Anyone who has seen Bernhard perform at any point during the course of her more than 30 years on stage and television knows she appreciates a wide range of musical styles. Still, that didn’t prepare us for the floodgate of musical influences she recently unleashed.
“It’s very eclectic,” she said. “Growing up, I listened to everything, from Broadway musicals … when I was really little, I loved Carol Channing and Barbra Streisand. We lived in Michigan and I grew up listening to Diana Ross, Marvin Gaye and Aretha Franklin on the AM radio. The whole R&B/black music scene was always a huge influence. I mean, without it we wouldn’t have music in this country. That’s just the bottom line. I was a huge fan of Carole King and Carly Simon and Joni Mitchell — all the early women of rock ’n’ roll. Of course later there was Chrissie Hynde, the Pretenders, Marianne Faithful and Dusty Springfield. Burt Bacharach was a big influence on my whole life — just his lyrics and the whole bold vibe of his music. One of my brothers was a jazz aficionado so he listened to a lot of Miles Davis and Thelonius Monk, all the classic great jazz musicians. There was Bob Dylan, Jimi Hendrix and Janis Joplin — I could go on and on. But those were some of the early influences on my music. Of course, there was the Stones, which I loved, and The Beatles.”
The influence of the Fab Four looms large on “Whatever It Takes.”
“Ted is very influenced by The Beatles,” she said. “When he would come and play stuff for me that he went off to create musically, there was a lot of that. But I think he incorporated it in a nice way without it being too dead-on. There’s that underlying feeling of being on a journey that the Beatles beautifully created.”
“Whatever It Takes” isn’t just global in its sound. Bernhard, who is know to have a strong opinion or two ... every second of every day, said she wanted the lyrics on the album to carry a global message as well.
“We created the album in the last year of the Bush administration and we really wanted it to reflect the oppressive feeling that created, not only in America but around the world,” she said. “We perceived the world the way the world perceived us. We wanted it to be sort of a liberation, of course never dreaming that Obama would win. He wasn’t even in the eye of the storm when we put this together. It was oddly prophetic. Maybe when you put out the word musically and artistically, it draws in the right energy globally.”

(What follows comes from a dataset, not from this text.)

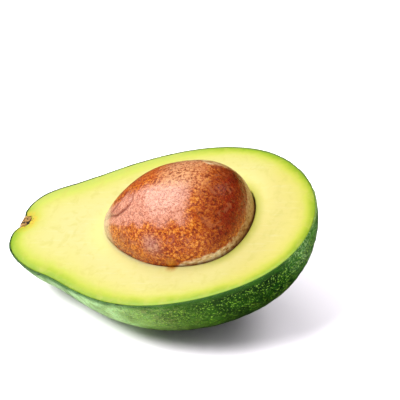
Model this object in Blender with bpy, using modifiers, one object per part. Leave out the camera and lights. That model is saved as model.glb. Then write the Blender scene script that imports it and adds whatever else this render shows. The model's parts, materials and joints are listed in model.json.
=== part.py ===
"""Half of an avocado with its seed, lying on its skin with the cut face up.

Metres, +Z up. The fruit is shaped in a frame of its own: X runs along the fruit from the
stem end to the blunt end, the cut lies in the plane Z = 0 and the half that is kept lies
below it. An empty then tilts the half the way it lies at rest. The origin of the finished
object is the middle of its footprint, on the surface that it rests on.

Four pieces: the skin is a thin shell, the flesh fills it and holds the seed in a hollow,
the seed is whole, so half of it stands proud of the cut, and the woody base of the stem
is cut through lengthwise in its notch.
"""

import math

import bmesh
import bpy
from mathutils import Euler, Vector
from mathutils.geometry import interpolate_bezier

# Outline of the whole fruit: X along it, R out from its axis.
BLUNT_END_X = 0.0568
WIDEST_X = 0.0088
WIDEST_R = 0.0379
NECK_X = -0.0300
NECK_R = 0.0259
NECK_SLOPE = math.radians(28.0)
SHOULDER_X = -0.0547  # crest of the low shoulder around the stem's notch
SHOULDER_R = 0.0055
NOTCH_DEPTH = 0.0018

# Lengths of the curve handles at those points: the longer, the fuller the outline.
BLUNT_END_HANDLE = 0.0202
WIDEST_HANDLE_TO_BLUNT = 0.0282
WIDEST_HANDLE_TO_NECK = 0.0172
NECK_HANDLE_TO_WIDEST = 0.0087
NECK_HANDLE_TO_STEM = 0.0092
SHOULDER_HANDLE_TO_NECK = 0.0120
SHOULDER_HANDLE_TO_NOTCH = 0.0024
NOTCH_HANDLE = 0.0022

# The fruit grew a little lopsided: its centre line, as (x, y), bends and its stem end leans.
CENTRE_LINE = (
    (-0.0540, 0.0013),
    (-0.0380, -0.0006),
    (-0.0150, -0.0006),
    (0.0320, 0.0014),
    (0.0568, 0.0002),
)
STEM_LEAN = 0.10  # shift along X for each metre off the axis
LEAN_STARTS_X = -0.0300
LEAN_FULL_X = -0.0520

# The knife passed this far below the axis, so the half is a little shallower than half.
CUT_BELOW_AXIS = 0.0029
CUT_POINT = (0.0, 0.0, 0.0)
CUT_NORMAL = (0.0, 0.0, 1.0)

SKIN_THICKNESS = 0.0008
PIECE_GAP = 0.0003

# Seed: an egg with its thin end towards the stem, lying a little askew in its hollow.
SEED_CENTRE = (0.0076, 0.0005, 0.0010)
SEED_YAW = math.radians(4.0)
SEED_HALF_LENGTH = 0.0267
SEED_MEAN_R = 0.0198
SEED_EGG = 0.18  # how much thicker the blunt end is than the thin end
SEED_FULLNESS = 2.00  # exponent of the outline: 2 is an ellipse, more is squarer
SEED_EXTRA_FULLNESS = 0.75  # added at the blunt end, taken away at the thin end

# Base of the stem: a short tapered plug.
STEM_OUTER_X = -0.0535
STEM_OUTER_R = 0.0028
STEM_INNER_R = 0.0019
STEM_LENGTH = 0.0034
STEM_CENTRE_Y = 0.0015

# How the half lies: tilted to -Y with the blunt end up, on a small spot pressed flat.
ROLL = math.radians(12.2)
PITCH = math.radians(-14.4)
PRESS_DEPTH = 0.0009

# Points along each stretch of the outline, and steps round a turn.
BLUNT_POINTS = 11
BELLY_POINTS = 9
NECK_POINTS = 10
SHOULDER_POINTS = 5
HALF_TURN_STEPS = 30
SEED_POINTS = 21
SEED_TURN_STEPS = 36
STEM_SEGMENTS = 24
MERGE_DISTANCE = 0.00001
SHARP_ANGLE = math.radians(40.0)


def clear_scene():
    for obj in list(bpy.data.objects):
        bpy.data.objects.remove(obj, do_unlink=True)


def new_collection(name):
    collection = bpy.data.collections.new(name)
    bpy.context.scene.collection.children.link(collection)
    return collection


def new_object(name, mesh, collection):
    obj = bpy.data.objects.new(name, mesh)
    collection.objects.link(obj)
    return obj


def principled(name, colour, roughness):
    material = bpy.data.materials.new(name)
    material.use_nodes = True
    shader = material.node_tree.nodes["Principled BSDF"]
    shader.inputs["Base Color"].default_value = (*colour, 1.0)
    shader.inputs["Roughness"].default_value = roughness
    shader.inputs["Metallic"].default_value = 0.0
    return material


def finish(obj, material):
    obj.data.materials.clear()
    obj.data.materials.append(material)
    obj.data.shade_smooth()
    obj.data.set_sharp_from_angle(angle=SHARP_ANGLE)


def smoothstep(low, high, value):
    share = min(max((value - low) / (high - low), 0.0), 1.0)
    return share * share * (3.0 - 2.0 * share)


# ---------------------------------------------------------------- outlines


def offset_inwards(points, distance):
    """Points (x, r) of an outline that runs from +X to -X and turns about X, moved in."""
    last = len(points) - 1
    moved = []
    for index, point in enumerate(points):
        tangent = points[min(index + 1, last)] - points[max(index - 1, 0)]
        if index == 0:
            tangent = Vector((0.0, 1.0))
        if index == last:
            tangent = Vector((0.0, -1.0))
        tangent.normalize()
        moved.append(point + distance * Vector((-tangent.y, tangent.x)))
    return moved


def fruit_outline(inset):
    """Points (x, r) from the blunt end to the stem's notch, inset in from the skin's outside."""
    along = Vector((1.0, 0.0))
    out = Vector((0.0, 1.0))
    neckwards = Vector((math.cos(NECK_SLOPE), math.sin(NECK_SLOPE)))
    blunt = Vector((BLUNT_END_X, 0.0))
    widest = Vector((WIDEST_X, WIDEST_R))
    neck = Vector((NECK_X, NECK_R))
    shoulder = Vector((SHOULDER_X, SHOULDER_R))
    notch = Vector((SHOULDER_X + NOTCH_DEPTH, 0.0))
    # Start, handle out of it, handle into the end, end, points.
    blunt_stretch = (
        blunt,
        out * BLUNT_END_HANDLE,
        along * WIDEST_HANDLE_TO_BLUNT,
        widest,
        BLUNT_POINTS,
    )
    belly_stretch = (
        widest,
        -along * WIDEST_HANDLE_TO_NECK,
        neckwards * NECK_HANDLE_TO_WIDEST,
        neck,
        BELLY_POINTS,
    )
    neck_stretch = (
        neck,
        -neckwards * NECK_HANDLE_TO_STEM,
        out * SHOULDER_HANDLE_TO_NECK,
        shoulder,
        NECK_POINTS,
    )
    notch_stretch = (
        shoulder,
        -out * SHOULDER_HANDLE_TO_NOTCH,
        out * NOTCH_HANDLE,
        notch,
        SHOULDER_POINTS,
    )
    points = [blunt]
    for stretch in (blunt_stretch, belly_stretch, neck_stretch, notch_stretch):
        start, start_handle, end_handle, end, count = stretch
        curve = interpolate_bezier(start, start + start_handle, end + end_handle, end, count)
        points += curve[1:]
    return offset_inwards(points, inset)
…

She added that the messages in her lyrics are no more or less political than what she works into her comedy or one-woman shows.
“My work has always been very personal,” she said. “Whatever is going on politically and culturally, I’m one of those people who absorbs it and puts it out in my work in an interesting way. I try never to be didactic or hit people over the head with it. I think I’m a perennial and people come to me in a shamanistic sort of way depending on my take on it. We all look to artists and other musicians to interpret the times. The good ones are always able to get into the zeitgeist and make it a little more palatable to people. I hope I’m one of those artists as well.”
One thing is for sure: Bernhard has learned under some of the greats. She got her start in comedy in the late 1970s working with Paul Mooney and Richard Pryor, two godfathers of modern comedy. Bernhard said it was amazing to work with two legends, especially since one of them is still alive and at the top of his game.
“Mooney is still performing,” she said. “To me, he’s the one who takes the most risks of anybody. He’s always totally put himself out there and never bought into the system. He’s my hero. He discovered me and has been my mentor for almost 30 years. I always put Mooney at the highest place of comedy and social commentary. He wrote for everybody and he’s always been the person to study and emulate. There are other good people, but Mooney is the one who’s unheralded and deserves the most praise for continuing to be on the edge, ballsy and unrelenting.”
Bernhard said more comedians should be on the edge and not apologizing for the controversial things they say.
“It’s supposed to refract what’s going on in the culture,” she said about comedy. “It’s not always comfortable, but the world we live in is far from comfortable. The politicians have gone over the line and they’ve put the world in jeopardy. Most of them are ill-equipped to be in the position they’re in and I’m going to apologize to them? I elected them and I pay the taxes. I think when you threaten someone’s life or wish someone harm, that’s something nobody should ever wish on anybody. But when people like Bush and Cheney want to throw young kids into a useless war, somebody has got to stand up and say, ‘This isn’t right.’”
On top of readying her new album for the public, Bernhard is keeping busy this year and currently working on a few television projects.
“I have a lot of television plans,” she said. “I’ve just written a project for me, and Rip Torn to play my father. Hopefully in October we’re going to go out to L.A. and pitch it to a bunch of different networks. It’s a funny, edgy, gritty piece. People are developing things that they want me to be in, but it’s a process. Along the way there’s a lot of different steps to take. I’m constantly going up for things. Nobody gets handed too much these days. You have to audition and go in.”
Bernhard also is keeping up with 20th-anniversary performances of her popular comedy/music show, “Without You I’m Nothing,” which made its recorded debut in 1987 and its film debut in 1990. Bernhard said many of the show’s current audiences are seeing it live for the first time.
“At least 60 percent of the audience every night is someone who was too young when I first came out,” she said. “It’s hard to tell for sure. Of course, people have been able to see the film so they have some exposure to it. It’s always nice to get the next generation. I’ve freshened it up, the material that introduces it. The connectors throughout are contemporary pieces and I think the original pieces are contemporary too. Everybody can relate to it.”
New-millennium nostalgia for classic pop songs means Bernhard’s shows will have some added meaning for the audience.
“The further you get away from a time and music, you get excited because it reminds them of where they’ve been and the historical value of it,” she said. “People always appreciate it when you come back and do something. All the great singers, people want to hear their hits again and again.”